Leslie, David, and I had breakfast in a French cafe and while she and I walked around town, David went to the internet cafe across from our GH. Our initial impressions of LP held - nothing but beautiful buildings, plants, ahhh. Many travelers about - all ages, but mostly young and mostly European. So David was in the internet cafe across from our GH (sandals littering the entrance) and a message came in from Ben. "Where are you?" "At the internet cafe across the street from the GH." "Really? Me too." and they turned around and there they were. David and Ben and Magera hung out in
David, Ben, and Magera took off and Leslie and I had lunch on a terrace over the
went back to the room for a nap. By the time I got back, drenched in sweat, she and David were sound asleep.
Sign at the bank: Please. Wearing the normal clothes. Thank so much for helpping.

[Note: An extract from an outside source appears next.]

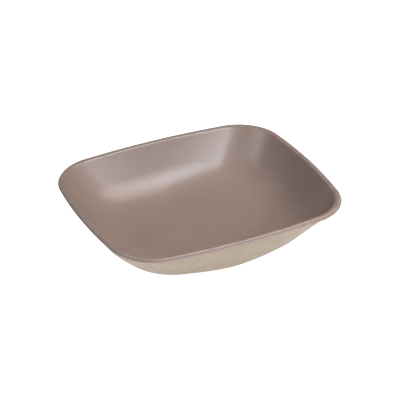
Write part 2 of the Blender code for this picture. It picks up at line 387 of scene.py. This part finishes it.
def skin_from_rings(name, rings, material):
    """Join rings in order with quads, cap the ends, and make a smooth named object."""
    bm = bmesh.new()
    loops = [[bm.verts.new(point) for point in ring] for ring in rings]
    for near, far in zip(loops, loops[1:]):
        for step, vert in enumerate(near):
            bm.faces.new((near[step - 1], vert, far[step], far[step - 1]))
    bm.faces.new(loops[0])
    bm.faces.new(loops[-1])
    bmesh.ops.recalc_face_normals(bm, faces=bm.faces)
    mesh = bpy.data.meshes.new(name)
    bm.to_mesh(mesh)
    bm.free()
    mesh.shade_smooth()
    mesh.set_sharp_from_angle(angle=CREASE_ANGLE)
    mesh.materials.append(material)
    piece = bpy.data.objects.new(name, mesh)
    bpy.context.collection.objects.link(piece)
    return piece


def scaled_noise(nodes, links, place, scale, detail, stretch=(1.0, 1.0, 1.0)):
    """Noise over the object's own coordinates; the scale is cycles per metre."""
    mapping = nodes.new("ShaderNodeMapping")
    mapping.inputs["Scale"].default_value = stretch
    links.new(place, mapping.inputs["Vector"])
    noise = nodes.new("ShaderNodeTexNoise")
    noise.inputs["Scale"].default_value = scale
    noise.inputs["Detail"].default_value = detail
    links.new(mapping.outputs["Vector"], noise.inputs["Vector"])
    return noise.outputs["Fac"]


def map_range(nodes, links, value, source, target):
    """Map a value from one range to another, smoothly."""
    node = nodes.new("ShaderNodeMapRange")
    node.interpolation_type = "SMOOTHSTEP"
    node.inputs["From Min"].default_value, node.inputs["From Max"].default_value = source
    node.inputs["To Min"].default_value, node.inputs["To Max"].default_value = target
    links.new(value, node.inputs["Value"])
    return node.outputs["Result"]


def multiply(nodes, links, first, second):
    """Product of two values."""
    node = nodes.new("ShaderNodeMath")
    node.operation = "MULTIPLY"
    links.new(first, node.inputs[0])
    links.new(second, node.inputs[1])
    return node.outputs["Value"]


def mix_colours(nodes, links, share, first, second):
    """Mix two colours, each given as a number triple or as a socket.

    Sockets 6 and 7 are the node's two colours, and output 2 is its mixed colour.
    """
    node = nodes.new("ShaderNodeMix")
    node.data_type = "RGBA"
    links.new(share, node.inputs["Factor"])
    for colour, socket in zip((first, second), (node.inputs[6], node.inputs[7])):
        if isinstance(colour, tuple):
            socket.default_value = (*colour, 1.0)
        else:
            links.new(colour, socket)
    return node.outputs[2]


def satin_plastic(name, tones, roughness, grain):
    """Satin moulded plastic.

    The tones are main, cloudy, speckle, and a lighter tone for the rim's top that is partly wear
    and partly a painted highlight;
    the roughness is a range from rubbed to untouched, and the grain is the strength of the fine
    texture.
    """
    main, cloudy, speckle, wear_and_highlight_tone = tones
    material = bpy.data.materials.new(name)
    material.use_nodes = True
    nodes, links = material.node_tree.nodes, material.node_tree.links
    shader = nodes["Principled BSDF"]
    place = nodes.new("ShaderNodeTexCoord").outputs["Object"]

    cloud = scaled_noise(nodes, links, place, CLOUD_SCALE, CLOUD_DETAIL)
    speck = scaled_noise(nodes, links, place, SPECKLE_SCALE, SPECKLE_DETAIL)
    rub = scaled_noise(nodes, links, place, RUB_SCALE, RUB_DETAIL, RUB_STRETCH)
    fine = scaled_noise(nodes, links, place, GRAIN_SCALE, GRAIN_DETAIL)
    height = nodes.new("ShaderNodeSeparateXYZ")
    links.new(place, height.inputs["Vector"])
    near_top = (HEIGHT - WEAR_AND_HIGHLIGHT_DEPTH, HEIGHT)
    top = map_range(nodes, links, height.outputs["Z"], near_top, (0.0, 1.0))
    patches = map_range(nodes, links, rub, RUB_RANGE, (0.0, 1.0))
    # Mask for the lighter tone at the rim's top: handling patches, and also a painted highlight
    # along the crest.
    wear_and_highlight_mask = multiply(nodes, links, top, patches)

    clouds = map_range(nodes, links, cloud, CLOUD_RANGE, (0.0, 1.0))
    colour = mix_colours(nodes, links, clouds, main, cloudy)
    specks = map_range(nodes, links, speck, SPECKLE_RANGE, (0.0, SPECKLE_SHARE))
    colour = mix_colours(nodes, links, specks, colour, speckle)
    # Lighten the rim's top: partly handling wear, partly a painted highlight.
    colour = mix_colours(nodes, links, wear_and_highlight_mask, colour, wear_and_highlight_tone)
    links.new(colour, shader.inputs["Base Color"])
    rough = map_range(nodes, links, rub, RUB_RANGE, roughness)
    polish = map_range(nodes, links, top, (0.0, 1.0), (1.0, 1.0 - RIM_POLISH))
    links.new(multiply(nodes, links, rough, polish), shader.inputs["Roughness"])

    bump = nodes.new("ShaderNodeBump")
    bump.inputs["Strength"].default_value = grain
    bump.inputs["Distance"].default_value = GRAIN_HEIGHT
    links.new(fine, bump.inputs["Height"])
    links.new(bump.outputs["Normal"], shader.inputs["Normal"])
    return material


# Each light: azimuth from the front and elevation in degrees, width and height in
# metres, power in watts, and colour. All stand at one distance, in metres.
LIGHT_DISTANCE = 1.6
WHITE = (1.0, 1.0, 1.0, 1.0)
COOL = (0.85, 0.92, 1.0)
WARM = (1.0, 0.88, 0.72)
LIGHTS = {
    "key": (37.0, 58.0, 0.9, 0.5, 15.2, COOL),
    "key_side": (42.0, 44.0, 0.6, 0.34, 4.2, COOL),
    "key_front": (14.0, 44.0, 0.5, 0.42, 4.6, COOL),
    "front": (-6.0, 35.0, 0.4, 0.36, 7.6, COOL),
    "front_low": (-14.0, 22.0, 0.3, 0.3, 0.8, COOL),
    "front_side": (30.0, 30.0, 0.45, 0.36, 1.6, COOL),
    "left": (270.0, 40.0, 0.8, 0.8, 8.4, COOL),
    "right": (84.0, 52.0, 0.6, 0.7, 6.8, WARM),
    "back": (180.0, 78.0, 0.6, 0.6, 0.4, COOL),
}
WORLD_STRENGTH = 0.05

# The floor lies a hair under the base, so that the two faces don't coincide.
FLOOR_REACH = 6.0
FLOOR_GAP = 0.05 * MM
FLOOR_TONE = (0.5, 0.5, 0.5, 1.0)
FLOOR_ROUGHNESS = 0.8
FLOOR_GLOW = 0.92


def area_light(name, direction, width, height, power, colour):
    """Soft rectangular light that looks at the dish from a direction."""
    data = bpy.data.lights.new(name, "AREA")
    data.shape = "RECTANGLE"
    data.size = width
    data.size_y = height
    data.energy = power
    data.color = colour
    light = bpy.data.objects.new(name, data)
    bpy.context.collection.objects.link(light)
    light.location = direction * LIGHT_DISTANCE
    light.rotation_mode = "QUATERNION"
    light.rotation_quaternion = direction.to_track_quat("Z", "Y")


def make_lights():
    """Soft lights round the dish, all at one distance."""
    for name, (azimuth, elevation, width, height, power, colour) in LIGHTS.items():
        turn, tilt = math.radians(azimuth), math.radians(elevation)
        level = math.cos(tilt)
        direction = Vector((math.sin(turn) * level, -math.cos(turn) * level, math.sin(tilt)))
        area_light(name, direction, width, height, power, colour)


def make_floor():
    """Plain pale floor under the dish."""
    bm = bmesh.new()
    bmesh.ops.create_grid(bm, x_segments=1, y_segments=1, size=FLOOR_REACH)
    mesh = bpy.data.meshes.new("floor")
    bm.to_mesh(mesh)
    bm.free()
    material = bpy.data.materials.new("floor")
    material.use_nodes = True
    shader = material.node_tree.nodes["Principled BSDF"]
    shader.inputs["Base Color"].default_value = FLOOR_TONE
    shader.inputs["Roughness"].default_value = FLOOR_ROUGHNESS
    shader.inputs["Emission Color"].default_value = WHITE
    shader.inputs["Emission Strength"].default_value = FLOOR_GLOW
    mesh.materials.append(material)
    floor = bpy.data.objects.new("floor", mesh)
    floor.location.z = -FLOOR_GAP
    bpy.context.collection.objects.link(floor)


def make_world():
    """Even white surroundings."""
    world = bpy.data.worlds.new("studio")
    world.use_nodes = True
    background = world.node_tree.nodes["Background"]
    background.inputs["Color"].default_value = WHITE
    background.inputs["Strength"].default_value = WORLD_STRENGTH
    bpy.context.scene.world = world


# The camera's direction and distance from the point that it looks at, which is
# given as a height over the middle of the dish and shifts across and down the view.
CAMERA_AZIMUTH = math.radians(-26.37)
CAMERA_ELEVATION = math.radians(31.21)
CAMERA_DISTANCE = 1.8366
CAMERA_LENS = 169.3
SENSOR_WIDTH = 36.0
NEAREST_SEEN = 50.0 * MM
AIM_HEIGHT = 47.4 * MM
AIM_RIGHT = 1.19 * MM
AIM_DOWN = 9.88 * MM


def make_camera():
    """Long lens, looking down on the dish from in front and to the left."""
    azimuth, elevation = CAMERA_AZIMUTH, CAMERA_ELEVATION
    level = math.cos(elevation)
    back = Vector((math.sin(azimuth) * level, -math.cos(azimuth) * level, math.sin(elevation)))
    right = Vector((math.cos(azimuth), math.sin(azimuth), 0.0))
    up = back.cross(right)
    data = bpy.data.cameras.new("camera")
    data.lens = CAMERA_LENS
    data.sensor_width = SENSOR_WIDTH
    data.clip_start = NEAREST_SEEN
    camera = bpy.data.objects.new("camera", data)
    bpy.context.collection.objects.link(camera)
    aim = Vector((0.0, 0.0, AIM_HEIGHT)) + AIM_RIGHT * right - AIM_DOWN * up
    camera.location = aim + CAMERA_DISTANCE * back
    camera.rotation_mode = "QUATERNION"
    camera.rotation_quaternion = back.to_track_quat("Z", "Y")
    bpy.context.scene.camera = camera


def pip_ring(bm, centre, share, height):
    """Oval ring of a pip, at a share of its full width and length."""
    across, along = share * PIP_WIDTH / 2.0, share * PIP_LENGTH / 2.0
    turns = np.linspace(0.0, 2.0 * math.pi, PIP_SIDES + 1)[:-1]
    return [
        bm.verts.new((centre + across * math.cos(turn), along * math.sin(turn), height))
        for turn in turns
    ]


def add_pip(bm, centre):
    """Low oval dome on the bowl's floor, sunk a little into it."""
    lower = pip_ring(bm, centre, 1.0, DISH_INSIDE - PIP_SINK)
    bm.faces.new(lower[::-1])
    for tilt in np.linspace(0.0, QUARTER_TURN, PIP_STEPS + 1)[:-1]:
        height = DISH_INSIDE + PIP_RISE * math.sin(tilt)
        upper = pip_ring(bm, centre, math.cos(tilt), height)
        for step, vert in enumerate(lower):
            bm.faces.new((lower[step - 1], vert, upper[step], upper[step - 1]))
        lower = upper
    bm.faces.new(lower)


def mould_mark(material):
    """Plain row of low oval pips along the middle of the bowl's floor."""
    bm = bmesh.new()
    for step in range(PIP_COUNT):
        add_pip(bm, (step - (PIP_COUNT - 1) / 2.0) * PIP_SPACING)
    mesh = bpy.data.meshes.new("mould_mark")
    bm.to_mesh(mesh)
    bm.free()
    mesh.shade_smooth()
    mesh.materials.append(material)
    mark = bpy.data.objects.new("mould_mark", mesh)
    bpy.context.collection.objects.link(mark)
    return mark


def make_dish():
    """Both mouldings and the mark, each with its plastic."""
    dish_plastic = satin_plastic("dish_plastic", DISH_TONES, DISH_ROUGHNESS, DISH_GRAIN)
    shell_plastic = satin_plastic("shell_plastic", SHELL_TONES, SHELL_ROUGHNESS, SHELL_GRAIN)
    dish = skin_from_rings("dish_skin", dish_rings(), dish_plastic)
    shell = skin_from_rings("shell_skin", shell_rings(), shell_plastic)
    mark = mould_mark(dish_plastic)
    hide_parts("inner_dish")
    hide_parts("outer_shell")
    slots = {dish: "dish_plastic", mark: "dish_plastic", shell: "shell_plastic"}
    for piece, slot in slots.items():
        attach(piece, "root")


bpy.context.scene.view_settings.view_transform = "Standard"
make_dish()
make_floor()
make_world()
make_lights()
make_camera()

Breakfast with David, Ben, and Magera - on the
Really, all we've done here is hang out (and watched Wimbeldon). Tomorrow we're headed to
Except for leaving David, we're both ready. Leaving him is easier for all concerned, because the day we leave, his friend Brandy is coming in and will spend the next month with him in
In the evening before we leave I take a last turn through the night market - women softly saying, "Saibidii" - "Saibidii" - "Saibidii" - Down one of the streets children at a wat are chanting in Pali so familiar for these past 25 years. I make a small purchase, negotiating with the woman wanting to make her first sale of the evening. Reaching agreement on the price I find myself 2000 kip short. "Wait me 5 minutes," I say and off I go to the restaurant where David was eating with his friends at a table on the lane. I borrow some kip from him and pay the woman 3000 more than we had agreed on, making us both happy. She takes the money and starts hitting the bills softly against her other merchandise (for luck on this night) - slap, slap, slap, slap, slap ...

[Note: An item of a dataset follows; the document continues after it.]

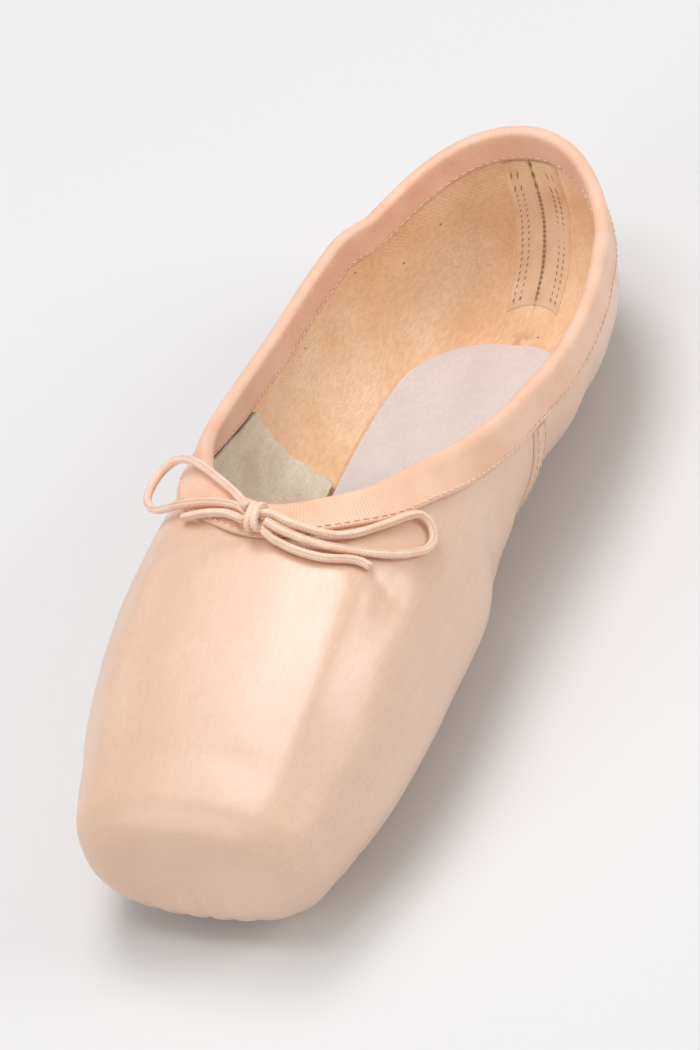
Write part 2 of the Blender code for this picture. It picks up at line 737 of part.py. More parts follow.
def add_heel_tape(material):
    """The canvas tape that covers the centre back seam inside."""
    high = marched_turn(BACK_CENTRE, BINDING_INSIDE + 3 * GAP)
    turn = np.linspace(TAPE_TURN, high, 9)
    radius = BACK_LENGTH * rounded(turn * np.pi, SECTIONS[-1, 7])[0]
    share = np.linspace(0, 1, 4)
    run = BACK_CENTRE - (TAPE_WIDTH / 2 / radius)[:, None] * share / (np.pi / 2) * HEEL_RUN
    grid = grid_of(run, turn[:, None])
    top = -UPPER_WALL - GAP
    return add_layer("heel_tape", both_sides(grid), top, top - STRIP_FABRIC, material)


def knot_point(across, along, up):
    """A point given from the middle of the knot, in cord diameters. along runs towards the heel."""
    run, turn = run_of(KNOT_STATION), 1.0
    out = normal(run, turn)
    ahead = np.cross(out, (1.0, 0.0, 0.0))
    middle = layer_point(run, turn, BINDING_TOP + CORD_GAP + KNOT_HEIGHT * CORD_DIAMETER / 2)
    return middle + CORD_DIAMETER * (np.array((across, 0.0, 0.0)) + along * ahead + up * out)


def exit_point(name):
    side, along, up = EXITS[name]
    return knot_point(side * (KNOT_WIDTH / 2 + KNOT_GAP / CORD_DIAMETER), along, up)


def route_points(rows):
    """A route's points in metres."""
    station, around, rise = np.array(rows).T
    bed = BINDING_TOP + CORD_GAP + CORD_DIAMETER / 2
    return layer_point(run_of(station), 1 - around, bed + rise * CORD_DIAMETER)


def cord_line(points):
    """Points at equal steps along a soft curve through these points."""
    along = np.concatenate(([0], np.cumsum(np.linalg.norm(np.diff(points, axis=0), axis=1))))
    table = np.column_stack((along, points))
    fine = np.linspace(0, along[-1], 40 * len(points))
    curve = np.stack([smooth(table, column, fine) for column in (1, 2, 3)], axis=-1)
    way = np.concatenate(([0], np.cumsum(np.linalg.norm(np.diff(curve, axis=0), axis=1))))
    steps = int(np.ceil(way[-1] / (CORD_STEP * CORD_DIAMETER)))
    even = np.linspace(0, way[-1], steps + 1)
    return np.stack([np.interp(even, way, curve[:, axis]) for axis in range(3)], axis=-1)


def add_cord(name, points, material):
    line = cord_line(points)
    curve = bpy.data.curves.new(name, "CURVE")
    curve.dimensions = "3D"
    curve.bevel_depth = CORD_DIAMETER / 2
    curve.bevel_resolution = 2
    curve.use_fill_caps = True
    spline = curve.splines.new("POLY")
    spline.points.add(len(line) - 1)
    for point, place in zip(spline.points, line):
        point.co = (*(float(v) for v in place), 1.0)
    obj = bpy.data.objects.new(name, curve)
    bpy.context.scene.collection.objects.link(obj)
    curve.materials.append(material)
    return obj


def add_knot(material):
    """The wrapped knot, a rounded block whose sides the strands leave."""
    shares = ((-1.0, 0.80), (-0.6, 0.97), (0.0, 1.0), (0.6, 0.97), (1.0, 0.80))
    angles = np.linspace(0, 2 * np.pi, 12, endpoint=False)
    along, up = rounded(angles, 2.5)
    along, up = along * np.sign(np.sin(angles)), up * np.sign(np.cos(angles))
    rings = []
    for across, size in shares:
        rings.append([
            knot_point(across * KNOT_WIDTH / 2, a * size * KNOT_LENGTH / 2, u * size * KNOT_HEIGHT / 2)
            for a, u in zip(along, up)
        ])
    return add_ring("bow_knot", rings, material, closed=False)


def add_bow(material):
    add_knot(material)
    loops = (
        ("bow_loop_right", RIGHT_LOOP, "right_loop_lower", "right_loop_upper"),
        ("bow_loop_left", LEFT_LOOP, "left_loop_far", "left_loop_near"),
    )
    for name, rows, first, last in loops:
        points = (exit_point(first)[None], route_points(rows), exit_point(last)[None])
        add_cord(name, np.concatenate(points), material)
    ends = (("drawstring_end_right", RIGHT_END, "right_end"), ("drawstring_end_left", LEFT_END, "left_end"))
    for name, rows, first in ends:
        add_cord(name, np.concatenate((exit_point(first)[None], route_points(rows))), material)


def make_materials():
    made = {}
    for name, (colour, roughness) in MATERIALS.items():
        material = bpy.data.materials.new(name)
        material.use_nodes = True
        shader = next(n for n in material.node_tree.nodes if n.type == "BSDF_PRINCIPLED")
        shader.inputs["Base Color"].default_value = (*colour, 1.0)
        shader.inputs["Roughness"].default_value = roughness
        shader.inputs["Metallic"].default_value = 0.0
        made[name] = material
    return made


def main():
    for obj in list(bpy.data.objects):
        bpy.data.objects.remove(obj, do_unlink=True)
    material = make_materials()
    add_upper(material["satin"])
    add_outsole(material["leather"])
    add_insole(material["suede"])
    add_toe_box(material["canvas"])
    add_binding(material["ribbon"])
    add_back_stay(material["satin"])
    add_side_seam("side_seam_right", 1, material["satin"])
    add_side_seam("side_seam_left", -1, material["satin"])
    add_heel_tape(material["canvas"])
    add_bow(material["cord"])


main()
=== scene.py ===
"""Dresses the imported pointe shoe: satin, ribbon, linings, leather and the drawstring's bow.

In metres, with the toe towards -Y. The last's sizes, tables and functions are those of the part's
source, which this file can't read."""

import bpy
import numpy as np
from mathutils import Matrix, Vector


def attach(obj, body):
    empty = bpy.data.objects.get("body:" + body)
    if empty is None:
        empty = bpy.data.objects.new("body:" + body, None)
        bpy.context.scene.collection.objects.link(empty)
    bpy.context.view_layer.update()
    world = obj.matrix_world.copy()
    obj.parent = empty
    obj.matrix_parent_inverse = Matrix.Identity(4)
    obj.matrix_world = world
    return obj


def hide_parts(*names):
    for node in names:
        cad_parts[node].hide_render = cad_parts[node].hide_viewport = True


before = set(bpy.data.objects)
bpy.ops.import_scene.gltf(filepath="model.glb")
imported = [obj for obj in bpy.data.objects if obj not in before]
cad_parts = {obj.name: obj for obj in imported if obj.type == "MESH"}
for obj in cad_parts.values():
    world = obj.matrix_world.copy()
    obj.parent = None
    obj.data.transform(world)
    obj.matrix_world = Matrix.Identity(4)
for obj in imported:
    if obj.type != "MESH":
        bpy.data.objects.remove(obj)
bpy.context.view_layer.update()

# Driving dimensions, metres
LENGTH = 0.242
BALL_WIDTH = 0.082
INSTEP_HEIGHT = 0.066
HEEL_HEIGHT = 0.048
ARCH_LIFT = 0.0038
PLATFORM_EDGE_RADIUS = 0.0075
UPPER_WALL = 0.0014
OUTSOLE_THICKNESS = 0.0024
OUTSOLE_EDGE = 0.0015
INSOLE_THICKNESS = 0.0020
BOX_LAYER = 0.0016
BINDING_DEPTH = 0.0095
BINDING_INSIDE = 0.0080
BINDING_FABRIC = 0.0007
STRIP_FABRIC = 0.0005
STAY_WIDTH = 0.0100
SEAM_WIDTH = 0.0070
TAPE_WIDTH = 0.0170
CORD_DIAMETER = 0.0021

# Named clearances, metres
GAP = 0.0003
BINDING_GAP = 0.0004
CORD_GAP = 0.0004
KNOT_GAP = 0.0010
BOX_CLEARANCE = 0.0010

# Where things lie, as shares of the length from the platform
THROAT = 0.335
HEEL_AXIS = 0.870
HEEL_SPREAD = 0.720
SEAM_TOP = 0.596
SEAM_FOOT = 0.548
INSOLE_START = 0.060
INSOLE_END = 0.850
OUTSOLE_START = 0.085
OUTSOLE_END = 0.890
LASTING_START = 0.150
LASTING_END = 0.800

# Shares of a half turn round the section, from the bottom centre
INSOLE_TURN = 0.200
INSOLE_MARGIN = 0.012
TAPE_TURN = 0.120
LASTING_SHARE = 0.66
SHOULDER_REACH = 0.35

# The bow's knot: its place along the length, and its width and height in cord diameters
KNOT_STATION = 0.308
KNOT_WIDTH = 2.0
KNOT_HEIGHT = 2.9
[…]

Our last morning in Luang Prabang - I awake early at 4am and with not a small amount of fumbling and rustling (waking both my roomates) I manage to fix a cup of coffee and head out to sit on the veranda outside our door. Sorry, roomies, but it was worth it (worth it to you, Leslie says).
Geckos chuk-chuking. The sky is lightening as the sun comes up off to the left - misty mountains straight ahead over rooftops of various colors/shapes of tiles (red, orange, brown) and metal roofs in different colors with palms feathering the sky and clouds flushed pink rising high and roosters greeting the day. A big drum at a wat off to the right beating slow and then faster and now trailing off. Now the same drum beat straight ahead (at the wat where teenage and pre-teen monks are usually lounging around the entrance, happy to exchange greetings) and now the same drum beat repeated off to the left and roosters cranked up crowing and the pink clouds fading to grey while wood smoke drifts lightly and the geckos still chuk-chuking and sparrows (tiny citizens of the world) cheeping. In the house next door a radio is playing some okay Lao pop-rock - "Baby I love you," I'm guessing. Shutters opening below - doors opening, closing in the building to the right, water running, dishes clattering, a woman and a man talking softly in early morning voices and I can smell sticky rice cooking. A couple of flights of birds flapping, flying low over the guesthouse. Dog starts barking next door.
Far off in the distance I can't tell if it's mountains or clouds or both.
Saibidii
Breakfast with Leslie, David, Ben, Magera, me - on the Mekong, of course - the Mekong rolling muddy, strong on by.